Few people have the courage to ask questions about political responsibility, let alone the complicity of those at the very top. Ombudsman Fernando Escobar won’t say a word about it. “If I started to talk about politics,” he tells me, “at best I’d be discredited as a ‘terrorist in a tie’. I can only support action to bring the immediate culprits to trial.”
A “terrorist in a tie”? That’s an allusion to the way President Uribe some years ago described critics of the government and defenders of human rights. Here’s an example from a speech he made to students at a military school: “Politicos in the service of terrorism who wave the slogan of human rights about in a cowardly way [want] to hand back to terrorism in Colombia everything the citizens and public authorities have taken away from it.” In other words, anyone who denounces the authorities for abuse of power is a terrorist! More than a figure of speech, the phrase had turned into a weapon. Public stigmatization was often a signal for assassins—from the police, the army, or the paramilitaries—to intimidate, force into exile, or rub out the targeted people.

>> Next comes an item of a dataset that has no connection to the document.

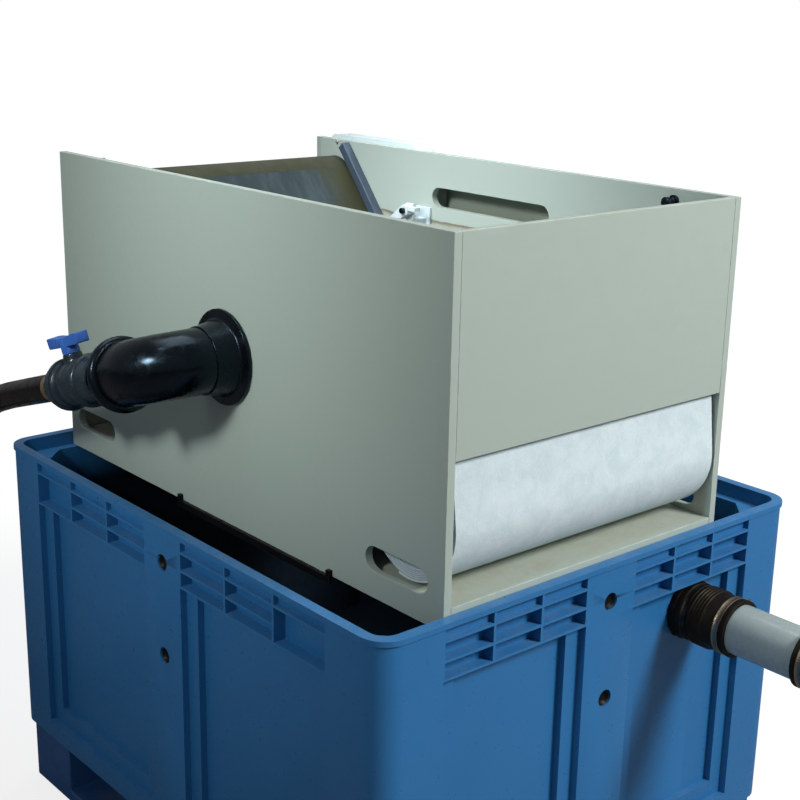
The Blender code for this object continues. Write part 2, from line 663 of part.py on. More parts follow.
def make_float(mats):
    """A bracket on the far panel carries the float's arm on a cross pin."""
    px, py, pz = FLOAT_PIVOT
    wall = INNER_FAR - GAP
    bracket = block((px + 0.0075, py - 0.012, pz - 0.030), (wall, py + 0.012, pz - 0.018))
    bracket = build("float_bracket", bracket, mats["white"])
    plate = block((px + 0.0075, py - 0.012, pz - 0.030), (px + 0.0125, py + 0.012, pz + 0.014))
    boolean(bracket, plate, "UNION")
    foot = block((wall - 0.005, py - 0.022, pz - 0.050), (wall, py + 0.022, pz + 0.004))
    boolean(bracket, foot, "UNION")
    frame = axis_frame((0, py, pz), (1, 0, 0))
    boolean(bracket, disc(0.0042, px + 0.003, px + 0.015, frame, 16))
    pin = [(0, px - 0.016), (0.009, px - 0.016), (0.009, px - 0.0085), (0.004, px - 0.0085),
           (0.004, px + 0.0128), (0.007, px + 0.0128), (0.007, px + 0.017), (0, px + 0.017)]
    build("float_pin", turned(pin, frame, 16), mats["black"])
    reach, drop = 0.150, 0.070
    outline = [(py - 0.010, pz + 0.009), (py - 0.012, pz - 0.006), (py + 0.0, pz - 0.012),
               (py + reach * 0.25, pz - drop * 0.45), (py + reach * 0.25 + 0.010, pz - drop * 0.30),
               (py + 0.012, pz + 0.006), (py + 0.004, pz + 0.012)]
    arm = build("float_arm", prism(outline, "x", px - 0.008, px + 0.007), mats["white"], FLOAT_PIVOT)
    tail = block((px - 0.0075, py - 0.034, pz + 0.001), (px + 0.0065, py - 0.008, pz + 0.009))
    boolean(arm, tail, "UNION")
    boolean(arm, disc(0.0043, px - 0.02, px + 0.02, frame, 16))
    hang = Vector((px - 0.0005, py + reach * 0.25 + 0.004, pz - drop * 0.45 - 0.0035))
    body = [(0, 0.0003), (0.004, 0.0003), (0.004, 0.010), (0.014, 0.018), (0.018, 0.026), (0.018, 0.060),
            (0.014, 0.068), (0, 0.071)]
    shape = turned(body, axis_frame(hang, (0, 0, -1)), 16)
    build("float", shape, mats["white"], FLOAT_PIVOT)


def make_hook(mats):
    """Knob inside the far panel that a cover hooks over."""
    hook = axis_frame((INNER_FAR - GAP, -0.4495, 1.317), (-1, 0, 0))
    profile = [(0, 0), (0.011, 0), (0.011, 0.004), (0.005, 0.006), (0.005, 0.016), (0.009, 0.019),
               (0.009, 0.025), (0, 0.027)]
    build("cover_hook", turned(profile, hook, 16), mats["black"])


# Inlet --------------------------------------------------------------------
CORNER = Vector((NEAR_X - INLET_REACH, 0, BASE + INLET_Z))
RUN = Vector((0, math.cos(INLET_TILT), -math.sin(INLET_TILT)))
STEM_AT = 0.2825                  # distance of the valve's stem from the elbow's corner


def run_frame():
    return axis_frame(CORNER, RUN)


def stem_axis():
    """Across the run, upwards, leaned a little away from the panel."""
    upright = Vector((0, math.sin(INLET_TILT), math.cos(INLET_TILT)))
    return upright * math.cos(VALVE_LEAN) + Vector((-1, 0, 0)) * math.sin(VALVE_LEAN)


def pipe_along(points, outer, inner, across, segments=24):
    """A tube through points in a plane whose normal is across."""
    bm = bmesh.new()
    loops = []
    for i, point in enumerate(points):
        before = points[max(0, i - 1)]
        after = points[min(len(points) - 1, i + 1)]
        ahead = (after - before).normalized()
        side = ahead.cross(across).normalized()
        pair = []
        for radius in (outer, inner):
            pair.append([bm.verts.new(point + radius * (math.cos(a) * side + math.sin(a) * across))
                         for a in (2 * math.pi * k / segments for k in range(segments))])
        loops.append(pair)
    for k in range(segments):
        j = (k + 1) % segments
        for (a_out, a_in), (b_out, b_in) in zip(loops, loops[1:]):
            bm.faces.new((a_out[k], a_out[j], b_out[j], b_out[k]))
            bm.faces.new((a_in[k], b_in[k], b_in[j], a_in[j]))
        for out_ring, in_ring in (loops[0], loops[-1]):
            bm.faces.new((out_ring[k], in_ring[k], in_ring[j], out_ring[j]))
    bmesh.ops.recalc_face_normals(bm, faces=bm.faces)
    return bm


def make_inlet(mats):
    """Flange, elbow and reducer between the near panel and the valve."""
    out = axis_frame((NEAR_X, 0, BASE + INLET_Z), (-1, 0, 0))
    build("flange_seal", ring(0.078, 0.0545, GAP, 0.0023, out, 24), mats["rubber"])
    neck_end = 0.052
    flange = [(0.0545, 0.0026), (0.085, 0.0026), (0.085, 0.0085), (0.082, 0.0115), (0.067, 0.0125),
              (0.063, 0.018), (0.0625, neck_end - 0.003), (0.0610, neck_end), (0.0545, neck_end)]
    build("inlet_flange", turned(flange, out, 28), mats["black"])
    outward = Vector((-1, 0, 0))
    across = outward.cross(RUN).normalized()
    start = Vector((NEAR_X - neck_end - GAP, 0, BASE + INLET_Z))
    end = CORNER + RUN * 0.124
    bend_from, bend_to = CORNER - outward * ELBOW_BEND, CORNER + RUN * ELBOW_BEND
    centre = bend_from + RUN * ELBOW_BEND
    points = [start, bend_from]
    for i in range(1, 9):
        angle = math.pi / 2 * i / 8
        points.append(centre - RUN * ELBOW_BEND * math.cos(angle) + outward * ELBOW_BEND * math.sin(angle))
    points[-1] = bend_to
    points.append(end)
    build("inlet_elbow", pipe_along(points, ELBOW_R, 0.0535, across, 22), mats["black"])
    run = run_frame()
    bead = [(ELBOW_R + 0.0006, 0.108), (0.0640, 0.109), (0.0672, 0.113), (0.0680, 0.121),
            (0.0660, 0.1275), (ELBOW_R + 0.0006, 0.128)]
    build("elbow_ring", turned(bead, run, 24), mats["rubber"])
    reducer = [(0.0315, 0.1243), (0.0530, 0.1243), (0.0530, 0.1340), (0.0455, 0.1480), (0.0375, 0.1540),
               (0.0375, 0.1850), (0.0315, 0.1850)]
    build("reducer", turned(reducer, run, 24), mats["black"])


def union_nut(low, high, frame):
    radius, bore, chamfer = 0.0495, 0.0385, 0.004
    profile = [(bore, low), (radius - chamfer, low), (radius, low + chamfer),
               (radius, high - chamfer), (radius - chamfer, high), (bore, high)]
    return turned(profile, frame, 24)


def make_valve(mats):
    """Union ball valve on the run, with its ball, stem and bar handle as one turning set."""
    run, grey = run_frame(), mats["valve_grey"]
    build("union_nut_inlet", union_nut(0.1865, 0.2455, run), grey)
    build("union_nut_outlet", union_nut(0.3195, 0.3495, run), grey)
    low, high = 0.2460, 0.3190
    bore, seat = 0.0350, 0.0250
    shell = [(bore, low), (0.0470, low), (0.0470, low + 0.006), (0.0445, low + 0.010),
             (0.0445, high - 0.010), (0.0470, high - 0.006), (0.0470, high), (bore, high)]
    body = build("valve_body", turned(shell, run, 24), grey)
    pivot = CORNER + RUN * STEM_AT
    axis = stem_axis()
    stem = axis_frame(pivot, axis, -RUN)
    boolean(body, disc(0.0175, 0.040, 0.0560, stem), "UNION")
    boolean(body, disc(0.0087, 0.020, 0.070, stem))
    ball_r = 0.0343
    edge = math.sqrt(ball_r ** 2 - seat ** 2)
    rim = [(math.sqrt(ball_r ** 2 - h * h), h) for h in (edge * k / 4 for k in range(-4, 5))]
    ball = [(seat, -edge)] + rim[1:-1] + [(seat, edge)]
    build("valve_ball", turned(ball, axis_frame(pivot, RUN), 20), mats["steel"], pivot)
    build("valve_stem", disc(0.0083, ball_r + GAP, 0.0640, stem, 20), grey, pivot)
    make_handle(mats, pivot, stem)


def make_handle(mats, pivot, stem):
    """Hub over the stem's top with a bar of two tapered wings along the pipe."""
    hub = [(0, 0.0643), (0.0087, 0.0643), (0.0087, 0.0565), (0.0165, 0.0565), (0.0150, 0.0740),
           (0.0150, 0.0800), (0, 0.0800)]
    handle = build("valve_handle", turned(hub, stem, 20), mats["handle_blue"], pivot)
    half, low, thin, thick = 0.058, 0.0700, 0.0125, 0.0175
    outline = [(-half, low + 0.004), (-0.018, low), (0.018, low), (half, low + 0.004),
               (half, low + 0.004 + thick), (0.0, low + thin + 0.004), (-half, low + 0.004 + thick)]
    bar = prism(outline, "y", -0.013, 0.013)
    bmesh.ops.transform(bar, matrix=stem, verts=bar.verts)
    boolean(handle, bar, "UNION")


# Hose ---------------------------------------------------------------------
HOSE_START = 0.3725               # distance from the elbow's corner along the run
HOSE_ROUTE = [(-0.4950, 0.510, 0.8820), (-0.4950, 0.590, 0.8560), (-0.4950, 0.665, 0.8250),
              (-0.4955, 0.730, 0.7760), (-0.4970, 0.778, 0.7020), (-0.5000, 0.802, 0.6000),
              (-0.5050, 0.812, 0.4800), (-0.5150, 0.815, 0.3600), (-0.5370, 0.815, 0.2450),
              (-0.5820, 0.812, 0.1450), (-0.6560, 0.806, 0.0720), (-0.7500, 0.800, 0.0370),
              (-0.8500, 0.797, 0.0290), (-0.9500, 0.796, 0.0290)]


def smooth_route(points, steps=2):
    """Points of a Catmull-Rom curve through the route's points."""
    route = [Vector(p) for p in points]
    padded = [2 * route[0] - route[1]] + route + [2 * route[-1] - route[-2]]
    curve = []
    for i in range(1, len(padded) - 2):
        a, b, c, d = padded[i - 1:i + 3]
        for k in range(steps):
            t = k / steps
            curve.append(0.5 * (2 * b + (c - a) * t + (2 * a - 5 * b + 4 * c - d) * t * t
                                + (3 * b - a - 3 * c + d) * t ** 3))
    return curve + [route[-1]]


def make_hose(mats):
    """Hose tail and clamp at the valve, the hose down to the floor, and its end fitting."""
    run = run_frame()
    tail = [(0.0180, 0.3500), (0.0360, 0.3500), (0.0360, 0.3560), (0.0300, 0.3600),
            (0.0300, HOSE_START - GAP), (0.0180, HOSE_START - GAP)]
    build("hose_tail", turned(tail, run, 12), mats["valve_grey"])
    clamp = ring(HOSE_R + 0.0026, HOSE_R + 0.0006, 0.3840, 0.3960, run, 24)
    clamp = build("hose_clamp", clamp, mats["steel"])
    screw = axis_frame(run @ Vector((0.0325, 0, 0.3900)), Vector((-1, 0, 0)))
    boolean(clamp, disc(0.0042, -0.012, 0.012, screw, 12), "UNION")
    start = CORNER + RUN * HOSE_START
    points = [start, CORNER + RUN * 0.450] + [Vector(p) for p in HOSE_ROUTE]
    curve = bpy.data.curves.new("hose", "CURVE")
    curve.dimensions = "3D"
    curve.bevel_depth = HOSE_R
    curve.bevel_resolution = 3
    curve.use_fill_caps = True
    spline = curve.splines.new("POLY")
    route = smooth_route(points)
    spline.points.add(len(route) - 1)
    for spot, point in zip(spline.points, route):
        spot.co = (*point, 1)
    curve.materials.append(mats["black"])
    hose = bpy.data.objects.new("hose", curve)
    bpy.context.scene.collection.objects.link(hose)
    end = axis_frame(HOSE_ROUTE[-1], Vector(HOSE_ROUTE[-1]) - Vector(HOSE_ROUTE[-2]))
    fitting = [(0.0200, 0.0006), (0.0285, 0.0006), (0.0285, 0.034), (0.0265, 0.036), (0.0265, 0.060),
               (0.0200, 0.060)]
    build("hose_fitting", turned(fitting, end, 24), mats["valve_grey"])


def main():
    clear_scene()
    mats = make_materials()
    make_tank(mats)
    make_runners(mats)
    make_drain(mats)
    make_panels(mats)
    make_edge_rail(mats)
    make_overflow_hood(mats)
    make_bed(mats)
    make_band(mats)
    make_supply_roll(mats)
    make_guide_roller(mats)
    make_takeup(mats)
    make_drive(mats)
    make_float(mats)
    make_hook(mats)
    make_inlet(mats)
    make_valve(mats)
    make_hose(mats)


main()
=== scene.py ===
"""Looks of a roll fleece pond filter that stands in the mouth of its tank.

Metres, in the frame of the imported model. The origin is on the floor under the
middle of the tank and +Z is up. -Y is the end with the fleece window and the
drain, -X is the side with the inlet.
"""
from __future__ import annotations

import logging
import math
import random
from dataclasses import dataclass
from enum import Enum
from functools import lru_cache
from typing import Callable, Iterable, Optional, Sequence

import bmesh
import bpy
from mathutils import Matrix, Vector

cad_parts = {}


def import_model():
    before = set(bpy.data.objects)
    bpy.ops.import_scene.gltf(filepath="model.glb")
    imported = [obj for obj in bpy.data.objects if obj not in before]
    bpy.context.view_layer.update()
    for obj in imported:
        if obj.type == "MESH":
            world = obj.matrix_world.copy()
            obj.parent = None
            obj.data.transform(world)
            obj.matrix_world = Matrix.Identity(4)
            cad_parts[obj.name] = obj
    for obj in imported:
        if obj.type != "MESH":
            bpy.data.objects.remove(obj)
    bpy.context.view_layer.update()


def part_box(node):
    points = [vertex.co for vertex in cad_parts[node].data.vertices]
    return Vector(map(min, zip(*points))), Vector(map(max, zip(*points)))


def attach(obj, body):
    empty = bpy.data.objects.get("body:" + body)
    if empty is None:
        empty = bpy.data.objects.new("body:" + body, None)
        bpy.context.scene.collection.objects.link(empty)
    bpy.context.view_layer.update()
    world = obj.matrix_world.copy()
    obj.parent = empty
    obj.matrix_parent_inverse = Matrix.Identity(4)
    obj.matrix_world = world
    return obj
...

Felipe Zuleta is the rare man who is outspoken. He has interviewed senior officers, who told him, off the record, that the army commander-in-chief General Mario Montoya called them daily asking: “How many guerrillas have you killed today?” (In a different trial, Montoya was accused of having links with the criminal paramilitaries.) It’s unlikely that these officers would repeat this claim in a courtroom. There’s mafia solidarity among the armed forces. Besides, something could happen to them if they speak out—they know very well how power works in Colombia.
On the final day of my stay in Bogota, I went to Bolivar Square—where the presidential palace, the congress, and court buildings are located—to meet with Raul Carvajal. A sixty-three-year-old grocer from the north of the country, he had been in the news for the past two weeks, for bringing the remains of his son to the capital in a truck. His son, also named Raul Carvajal, was an army sergeant. On October 8, 2006, he called home in an agitated state to say that he was going to leave the army because his commanders were trying to force him to take part in the murder of two young men, allegedly guerrillas. A few hours later Raul Carvajal junior was dead. The army claimed he was killed fighting against FARC militants. An investigation found no evidence of such a skirmish in the army files. He was twenty-nine.
Raul had made a pilgrimage across the country, traveling more than a thousand kilometers to get to Bogota. Along the way he made stops in towns and villages, handing out leaflets listing accusations and denunciations. He wanted an explanation for the circumstances of his son’s killing and punishment for those responsible. “I won’t let them get away with it,” he told me. “I’ll keep demanding an explanation of how my son died until I die too. There’s nothing that matters more to me in this life—they can kill me if they want. Enough silence, enough impunity!”
Occasionally somebody stops in Bolivar Square and questions Carvajal. The tourists stare at him as if he were a freak because he’s festooned in signs with information about his son. Most walk past indifferently.
[*] Data from 2014 record 4716 cases of such killings reported to the prosecution service throughout Colombia; my source is El Pais, March 26, 2014.